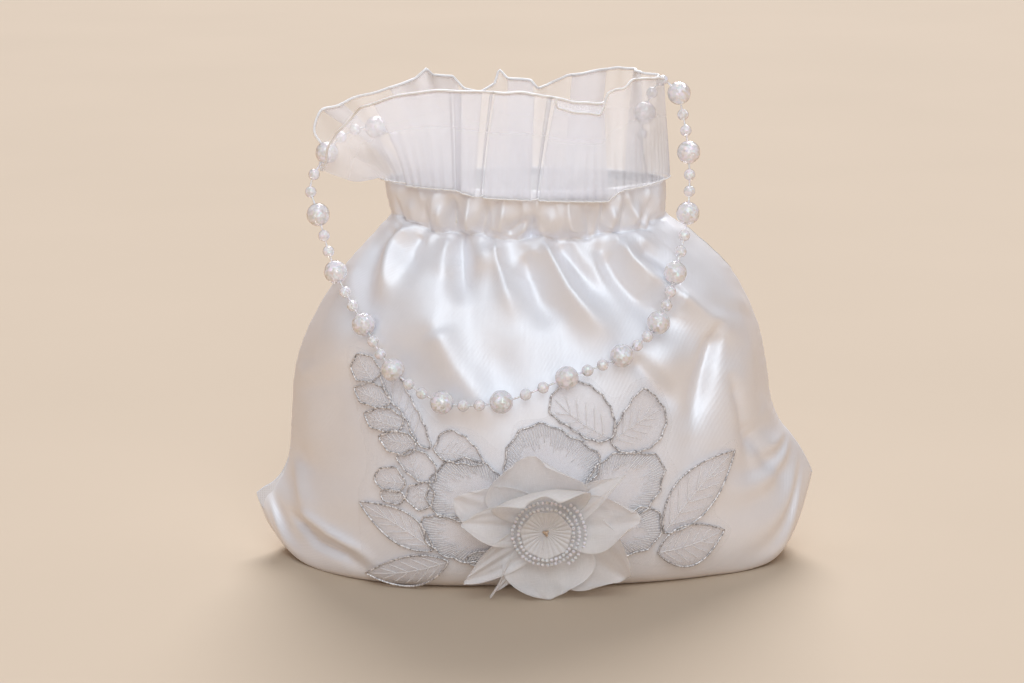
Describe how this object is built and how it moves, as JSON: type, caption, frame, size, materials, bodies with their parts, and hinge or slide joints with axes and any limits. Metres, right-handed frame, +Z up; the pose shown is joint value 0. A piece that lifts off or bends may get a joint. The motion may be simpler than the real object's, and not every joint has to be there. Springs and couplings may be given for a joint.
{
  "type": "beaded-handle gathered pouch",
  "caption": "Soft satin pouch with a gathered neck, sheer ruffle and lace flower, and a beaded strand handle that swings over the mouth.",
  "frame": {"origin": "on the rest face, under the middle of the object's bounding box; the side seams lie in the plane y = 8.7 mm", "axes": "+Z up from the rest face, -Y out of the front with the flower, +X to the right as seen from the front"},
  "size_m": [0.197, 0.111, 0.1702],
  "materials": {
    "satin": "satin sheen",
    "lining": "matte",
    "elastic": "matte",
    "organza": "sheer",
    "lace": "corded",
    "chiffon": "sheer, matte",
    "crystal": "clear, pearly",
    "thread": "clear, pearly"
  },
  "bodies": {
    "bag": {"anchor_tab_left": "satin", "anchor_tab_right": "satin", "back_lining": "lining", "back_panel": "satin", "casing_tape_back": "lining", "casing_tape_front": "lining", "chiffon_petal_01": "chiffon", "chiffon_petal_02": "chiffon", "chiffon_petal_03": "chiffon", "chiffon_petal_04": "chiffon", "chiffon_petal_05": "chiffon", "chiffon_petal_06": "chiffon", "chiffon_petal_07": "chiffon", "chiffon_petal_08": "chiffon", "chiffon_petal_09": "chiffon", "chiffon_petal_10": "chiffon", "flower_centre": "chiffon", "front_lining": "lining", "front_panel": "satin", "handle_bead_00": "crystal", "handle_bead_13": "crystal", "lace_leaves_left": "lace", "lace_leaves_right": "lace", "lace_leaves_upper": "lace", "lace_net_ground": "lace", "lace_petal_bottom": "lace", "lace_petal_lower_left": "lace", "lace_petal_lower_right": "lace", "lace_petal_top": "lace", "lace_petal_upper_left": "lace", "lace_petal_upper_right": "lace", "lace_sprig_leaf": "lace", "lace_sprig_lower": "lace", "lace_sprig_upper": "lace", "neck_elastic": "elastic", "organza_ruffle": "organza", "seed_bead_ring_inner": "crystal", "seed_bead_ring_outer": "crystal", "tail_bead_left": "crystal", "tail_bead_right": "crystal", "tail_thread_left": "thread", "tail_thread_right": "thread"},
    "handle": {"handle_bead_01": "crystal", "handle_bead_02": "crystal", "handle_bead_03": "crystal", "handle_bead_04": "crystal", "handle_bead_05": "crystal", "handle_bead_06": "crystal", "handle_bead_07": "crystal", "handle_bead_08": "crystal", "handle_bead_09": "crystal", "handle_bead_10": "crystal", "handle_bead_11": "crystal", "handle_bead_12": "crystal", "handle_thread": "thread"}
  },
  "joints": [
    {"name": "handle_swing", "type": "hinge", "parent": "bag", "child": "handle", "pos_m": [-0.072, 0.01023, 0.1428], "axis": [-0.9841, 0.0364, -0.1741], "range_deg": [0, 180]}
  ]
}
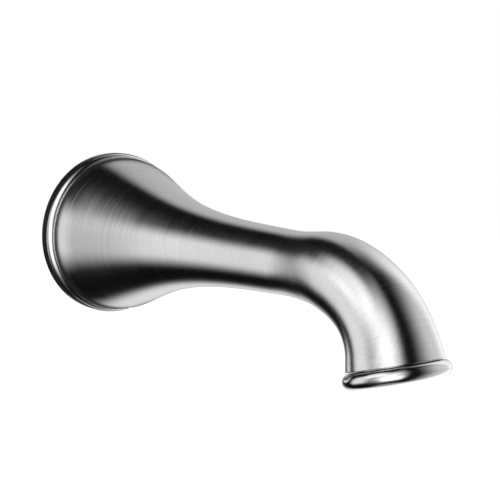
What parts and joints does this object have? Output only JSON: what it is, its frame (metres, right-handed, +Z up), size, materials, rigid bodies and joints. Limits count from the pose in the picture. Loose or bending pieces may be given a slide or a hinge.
* * * * * * * * *
Each line above must be printed exactly as it appears.

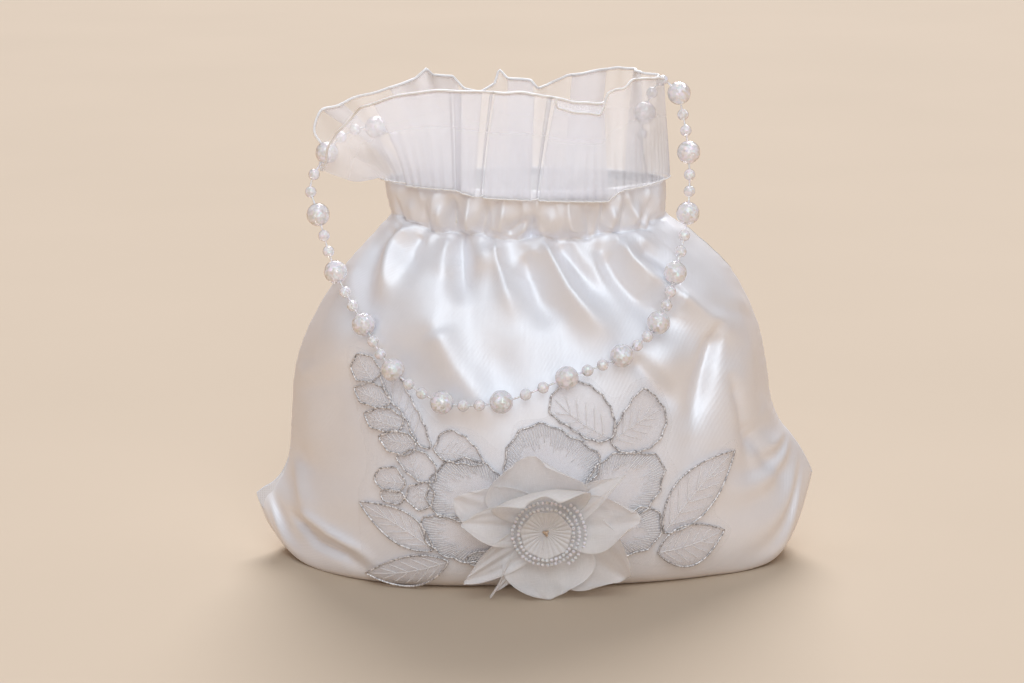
Describe how this object is built and how it moves, as JSON: type, caption, frame, size, materials, bodies with their parts, and hinge or slide joints with axes and any limits. Metres, right-handed frame, +Z up; the pose shown is joint value 0. A piece that lifts off or bends may get a joint. The motion may be simpler than the real object's, and not every joint has to be there. Springs and couplings may be given for a joint.
{
  "type": "beaded-handle gathered pouch",
  "caption": "Soft satin pouch with a gathered neck, sheer ruffle and lace flower, and a beaded strand handle that swings over the mouth.",
  "frame": {"origin": "on the rest face, under the middle of the object's bounding box; the side seams lie in the plane y = 8.7 mm", "axes": "+Z up from the rest face, -Y out of the front with the flower, +X to the right as seen from the front"},
  "size_m": [0.197, 0.111, 0.1702],
  "materials": {
    "satin": "satin sheen",
    "lining": "matte",
    "elastic": "matte",
    "organza": "sheer",
    "lace": "corded",
    "chiffon": "sheer, matte",
    "crystal": "clear, pearly",
    "thread": "clear, pearly"
  },
  "bodies": {
    "bag": {"anchor_tab_left": "satin", "anchor_tab_right": "satin", "back_lining": "lining", "back_panel": "satin", "casing_tape_back": "lining", "casing_tape_front": "lining", "chiffon_petal_01": "chiffon", "chiffon_petal_02": "chiffon", "chiffon_petal_03": "chiffon", "chiffon_petal_04": "chiffon", "chiffon_petal_05": "chiffon", "chiffon_petal_06": "chiffon", "chiffon_petal_07": "chiffon", "chiffon_petal_08": "chiffon", "chiffon_petal_09": "chiffon", "chiffon_petal_10": "chiffon", "flower_centre": "chiffon", "front_lining": "lining", "front_panel": "satin", "handle_bead_00": "crystal", "handle_bead_13": "crystal", "lace_leaves_left": "lace", "lace_leaves_right": "lace", "lace_leaves_upper": "lace", "lace_net_ground": "lace", "lace_petal_bottom": "lace", "lace_petal_lower_left": "lace", "lace_petal_lower_right": "lace", "lace_petal_top": "lace", "lace_petal_upper_left": "lace", "lace_petal_upper_right": "lace", "lace_sprig_leaf": "lace", "lace_sprig_lower": "lace", "lace_sprig_upper": "lace", "neck_elastic": "elastic", "organza_ruffle": "organza", "seed_bead_ring_inner": "crystal", "seed_bead_ring_outer": "crystal", "tail_bead_left": "crystal", "tail_bead_right": "crystal", "tail_thread_left": "thread", "tail_thread_right": "thread"},
    "handle": {"handle_bead_01": "crystal", "handle_bead_02": "crystal", "handle_bead_03": "crystal", "handle_bead_04": "crystal", "handle_bead_05": "crystal", "handle_bead_06": "crystal", "handle_bead_07": "crystal", "handle_bead_08": "crystal", "handle_bead_09": "crystal", "handle_bead_10": "crystal", "handle_bead_11": "crystal", "handle_bead_12": "crystal", "handle_thread": "thread"}
  },
  "joints": [
    {"name": "handle_swing", "type": "hinge", "parent": "bag", "child": "handle", "pos_m": [-0.072, 0.01023, 0.1428], "axis": [-0.9841, 0.0364, -0.1741], "range_deg": [0, 180]}
  ]
}
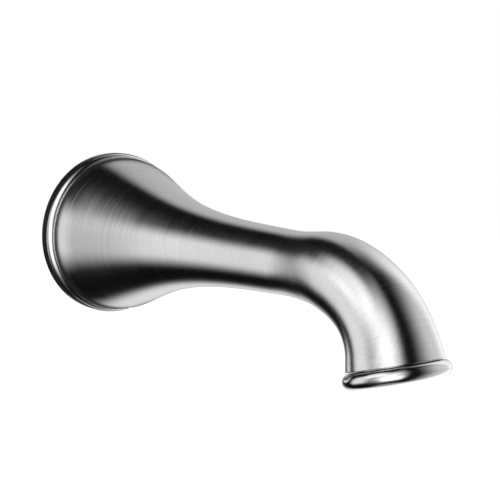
What parts and joints does this object have? Output only JSON: what it is, its frame (metres, right-handed, +Z up), size, materials, rigid bodies and joints. Limits count from the pose in the picture. Loose or bending pieces may be given a slide or a hinge.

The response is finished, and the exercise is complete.